Le membre de l'association "Survie", Thomas Borrel, à gauche, et le chercheur François Graner arrivent à l'Institut François Mitterrand pour laisser une clé symbolisant leur demande d'accès aux archives sur le conflit rwandais, à Paris, le 13 décembre 2017. (Photo AFP)
Le membre de l'association "Survie", Thomas Borrel, à gauche, et le chercheur François Graner arrivent à l'Institut François Mitterrand pour laisser une clé symbolisant leur demande d'accès aux archives sur le conflit rwandais, à Paris, le 13 décembre 2017. (Photo AFP)

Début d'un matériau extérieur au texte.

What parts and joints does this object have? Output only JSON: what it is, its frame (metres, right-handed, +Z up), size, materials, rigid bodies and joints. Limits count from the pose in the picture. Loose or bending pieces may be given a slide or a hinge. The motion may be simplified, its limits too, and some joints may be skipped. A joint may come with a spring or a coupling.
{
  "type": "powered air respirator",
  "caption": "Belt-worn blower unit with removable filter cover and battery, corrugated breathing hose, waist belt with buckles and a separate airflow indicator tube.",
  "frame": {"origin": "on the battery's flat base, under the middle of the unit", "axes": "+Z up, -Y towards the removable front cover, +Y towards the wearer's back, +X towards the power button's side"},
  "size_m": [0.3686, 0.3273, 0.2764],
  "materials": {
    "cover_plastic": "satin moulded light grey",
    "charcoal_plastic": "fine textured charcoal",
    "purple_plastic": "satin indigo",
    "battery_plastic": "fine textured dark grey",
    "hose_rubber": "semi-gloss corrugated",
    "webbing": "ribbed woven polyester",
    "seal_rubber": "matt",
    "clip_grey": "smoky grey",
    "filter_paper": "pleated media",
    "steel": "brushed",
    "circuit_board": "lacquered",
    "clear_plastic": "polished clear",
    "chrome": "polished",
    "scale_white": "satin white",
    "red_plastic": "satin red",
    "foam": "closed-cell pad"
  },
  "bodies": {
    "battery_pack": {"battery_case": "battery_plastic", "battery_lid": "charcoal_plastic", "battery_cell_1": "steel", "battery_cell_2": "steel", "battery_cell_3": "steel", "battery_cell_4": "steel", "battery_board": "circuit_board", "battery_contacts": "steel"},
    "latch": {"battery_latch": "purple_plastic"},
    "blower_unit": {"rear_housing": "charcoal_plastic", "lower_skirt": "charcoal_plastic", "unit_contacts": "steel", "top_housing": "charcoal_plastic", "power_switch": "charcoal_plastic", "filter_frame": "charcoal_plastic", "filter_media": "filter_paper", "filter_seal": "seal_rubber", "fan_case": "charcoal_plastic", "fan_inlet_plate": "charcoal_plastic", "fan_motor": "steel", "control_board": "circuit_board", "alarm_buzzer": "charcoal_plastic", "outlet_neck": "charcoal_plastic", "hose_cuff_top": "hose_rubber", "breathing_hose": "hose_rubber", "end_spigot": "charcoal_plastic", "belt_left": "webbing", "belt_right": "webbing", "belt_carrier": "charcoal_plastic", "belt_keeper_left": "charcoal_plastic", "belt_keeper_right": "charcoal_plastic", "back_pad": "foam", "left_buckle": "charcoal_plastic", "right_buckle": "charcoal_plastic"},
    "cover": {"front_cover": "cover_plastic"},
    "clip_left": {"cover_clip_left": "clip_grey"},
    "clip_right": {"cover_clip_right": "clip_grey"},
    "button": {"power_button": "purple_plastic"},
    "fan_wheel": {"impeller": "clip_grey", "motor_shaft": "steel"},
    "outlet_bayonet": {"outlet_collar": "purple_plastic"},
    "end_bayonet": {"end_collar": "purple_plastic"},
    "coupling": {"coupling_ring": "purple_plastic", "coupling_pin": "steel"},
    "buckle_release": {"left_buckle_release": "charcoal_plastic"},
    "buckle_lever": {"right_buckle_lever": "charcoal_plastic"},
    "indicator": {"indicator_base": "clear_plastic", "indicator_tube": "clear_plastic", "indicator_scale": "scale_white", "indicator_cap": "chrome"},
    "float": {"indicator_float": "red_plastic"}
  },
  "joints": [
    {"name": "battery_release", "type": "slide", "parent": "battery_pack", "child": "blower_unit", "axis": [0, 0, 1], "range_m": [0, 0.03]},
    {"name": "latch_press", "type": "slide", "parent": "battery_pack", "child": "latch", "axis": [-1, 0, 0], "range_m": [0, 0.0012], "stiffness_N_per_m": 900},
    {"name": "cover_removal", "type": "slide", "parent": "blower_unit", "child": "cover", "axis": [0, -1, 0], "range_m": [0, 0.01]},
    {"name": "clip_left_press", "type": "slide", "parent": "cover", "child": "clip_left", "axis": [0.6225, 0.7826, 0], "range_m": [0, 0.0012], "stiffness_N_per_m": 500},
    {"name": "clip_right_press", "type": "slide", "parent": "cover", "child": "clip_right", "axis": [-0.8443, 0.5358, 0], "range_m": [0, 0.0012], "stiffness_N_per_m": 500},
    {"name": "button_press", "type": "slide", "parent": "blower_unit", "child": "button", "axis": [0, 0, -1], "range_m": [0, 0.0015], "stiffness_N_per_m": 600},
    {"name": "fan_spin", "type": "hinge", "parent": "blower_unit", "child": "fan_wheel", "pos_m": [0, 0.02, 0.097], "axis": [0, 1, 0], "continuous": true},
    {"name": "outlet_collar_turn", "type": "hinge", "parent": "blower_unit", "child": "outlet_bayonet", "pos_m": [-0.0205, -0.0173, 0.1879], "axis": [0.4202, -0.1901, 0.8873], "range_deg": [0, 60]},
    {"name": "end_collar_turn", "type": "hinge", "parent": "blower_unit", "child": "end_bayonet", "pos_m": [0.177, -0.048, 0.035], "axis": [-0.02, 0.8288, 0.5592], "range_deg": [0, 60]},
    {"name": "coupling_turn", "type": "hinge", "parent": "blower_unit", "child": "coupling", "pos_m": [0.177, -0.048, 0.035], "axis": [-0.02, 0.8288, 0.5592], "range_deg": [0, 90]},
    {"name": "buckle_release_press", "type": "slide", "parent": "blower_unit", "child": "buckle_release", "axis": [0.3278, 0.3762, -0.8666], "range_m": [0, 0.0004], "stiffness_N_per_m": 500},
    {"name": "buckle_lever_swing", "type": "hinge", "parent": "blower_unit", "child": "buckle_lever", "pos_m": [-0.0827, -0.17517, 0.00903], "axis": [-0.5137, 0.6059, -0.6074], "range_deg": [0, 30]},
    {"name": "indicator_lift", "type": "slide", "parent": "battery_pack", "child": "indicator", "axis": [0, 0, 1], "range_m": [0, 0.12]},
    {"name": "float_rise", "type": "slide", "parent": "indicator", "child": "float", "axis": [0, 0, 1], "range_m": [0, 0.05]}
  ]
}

La justice administrative française a autorisé vendredi un chercheur à consulter les archives du défunt président François Mitterrand sur le Rwanda, au coeur de la longue controverse sur le rôle de la France pendant le génocide de 1994.

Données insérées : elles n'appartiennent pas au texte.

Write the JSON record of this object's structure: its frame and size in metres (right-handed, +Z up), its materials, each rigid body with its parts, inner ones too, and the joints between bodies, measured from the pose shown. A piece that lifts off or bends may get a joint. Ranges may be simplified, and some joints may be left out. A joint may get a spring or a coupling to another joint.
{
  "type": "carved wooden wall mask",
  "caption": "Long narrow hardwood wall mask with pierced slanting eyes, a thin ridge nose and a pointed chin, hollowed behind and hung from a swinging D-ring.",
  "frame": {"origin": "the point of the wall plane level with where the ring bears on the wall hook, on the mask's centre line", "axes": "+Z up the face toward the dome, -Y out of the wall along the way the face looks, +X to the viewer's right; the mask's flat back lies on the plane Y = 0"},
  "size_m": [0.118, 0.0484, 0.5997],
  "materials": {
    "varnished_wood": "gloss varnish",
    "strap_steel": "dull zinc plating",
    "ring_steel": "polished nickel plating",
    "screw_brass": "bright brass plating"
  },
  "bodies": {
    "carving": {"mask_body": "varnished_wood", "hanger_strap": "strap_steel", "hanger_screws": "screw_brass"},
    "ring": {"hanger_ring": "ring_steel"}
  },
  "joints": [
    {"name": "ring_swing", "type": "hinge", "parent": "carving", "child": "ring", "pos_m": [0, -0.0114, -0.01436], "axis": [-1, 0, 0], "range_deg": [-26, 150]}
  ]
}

Cette décision clôt cinq années de procédure et constitue une "très très bonne nouvelle", s'est félicité le chercheur François Graner, auteur de plusieurs livres sur la France au Rwanda et proche de l'association Survie engagée contre la "Françafrique".

Le Conseil d'Etat, plus haute juridiction administrative en France, a estimé que François Graner avait "un intérêt légitime à consulter ces archives pour nourrir ses recherches historiques et éclairer ainsi le débat sur une question d'intérêt public".

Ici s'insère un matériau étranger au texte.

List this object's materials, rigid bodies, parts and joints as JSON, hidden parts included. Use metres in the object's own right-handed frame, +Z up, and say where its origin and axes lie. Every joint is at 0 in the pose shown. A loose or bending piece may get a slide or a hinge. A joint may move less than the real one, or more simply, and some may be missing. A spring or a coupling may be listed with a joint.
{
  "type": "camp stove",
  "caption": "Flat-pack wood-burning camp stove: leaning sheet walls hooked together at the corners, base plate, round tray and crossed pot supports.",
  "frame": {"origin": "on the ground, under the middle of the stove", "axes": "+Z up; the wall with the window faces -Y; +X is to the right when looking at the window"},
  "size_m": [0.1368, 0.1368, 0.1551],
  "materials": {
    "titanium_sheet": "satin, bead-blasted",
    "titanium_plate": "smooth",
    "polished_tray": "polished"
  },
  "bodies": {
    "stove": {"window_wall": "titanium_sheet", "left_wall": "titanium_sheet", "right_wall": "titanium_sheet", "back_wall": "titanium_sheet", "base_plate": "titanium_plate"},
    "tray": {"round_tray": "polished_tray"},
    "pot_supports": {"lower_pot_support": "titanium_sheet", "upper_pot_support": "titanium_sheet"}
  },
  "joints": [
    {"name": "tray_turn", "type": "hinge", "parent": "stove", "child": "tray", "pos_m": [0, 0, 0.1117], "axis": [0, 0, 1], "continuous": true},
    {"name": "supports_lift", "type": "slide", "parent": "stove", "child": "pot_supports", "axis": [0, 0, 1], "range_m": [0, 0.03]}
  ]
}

Les archives concernées comprennent notamment des notes rédigées par les conseillers du Président et des comptes-rendus de réunions du gouvernement. Elles sont couvertes par un protocole qui ne prévoit leur ouverture générale au public que 60 ans après sa signature, en 2055.

Mais "la protection des secrets de l’État doit être mise en balance avec l'intérêt d'informer le public sur ces évènements historiques", a souligné le Conseil d'Etat.

- 'Victoire pour l'Histoire' -

En conséquence, la justice administrative a enjoint au ministère français de la Culture, qui s'était opposé à la demande du chercheur, de lui ouvrir dans les trois mois l'accès aux archives réclamées.

"On n'attend pas de scoop de ces archives, dont certaines sont déjà connues", a souligné M. Graner à l'AFP. "Mais on veut pouvoir faire un travail de fond, sérieux, serein, pour comprendre ce que chacun savait à ce moment" de l'Histoire.

Les zones d'ombres sur le rôle de Paris avant, pendant et après le génocide des Tutsis au Rwanda - qui fit selon l'ONU au moins 800.000 morts d'avril à juillet 1994 - restent une source récurrente de polémiques en France, accusée d'avoir été complice ou d'avoir soutenu, avant et pendant le génocide, le pouvoir extrémiste hutu.

L'ancien président socialiste François Hollande avait annoncé en 2015 la déclassification des archives du fonds François Mitterrand, mais leur accès est resté très limité, et la mandataire du fonds, Dominique Bertinotti, a souvent été accusée de verrouiller ces archives.

L'actuel chef de l'Etat, Emmanuel Macron, a annoncé en 2019 l'ouverture des archives françaises concernant le Rwanda entre 1990 et 1994, mais à une commission d'historiens ad hoc.

La décision du Conseil d'Etat "est une victoire pour le droit mais aussi pour l'Histoire", s'est félicité l'avocat de M. Graner, Me Patrice Spinosi. "Elle vaut pour le Rwanda mais plus généralement pour toutes les archives présidentielles", a-t-il souligné dans une déclaration à l'AFP, estimant que "le droit à l'information l'avait emporté".

"Désormais, les chercheurs, comme M. Graner, vont pouvoir avoir accès aux archives présidentielles du président Mitterrand pour faire toute la lumière sur le rôle de la France au Rwanda en 1994 et 1995", a-t-il ajouté.

Parmi les points les plus disputés figurent l'ampleur de l'assistance militaire apportée par la France au régime du président hutu rwandais Juvénal Habyarimana de 1990 à 1994 et les circonstances de l'attentat qui lui coûta la vie le 6 avril 1994, élément déclencheur du génocide.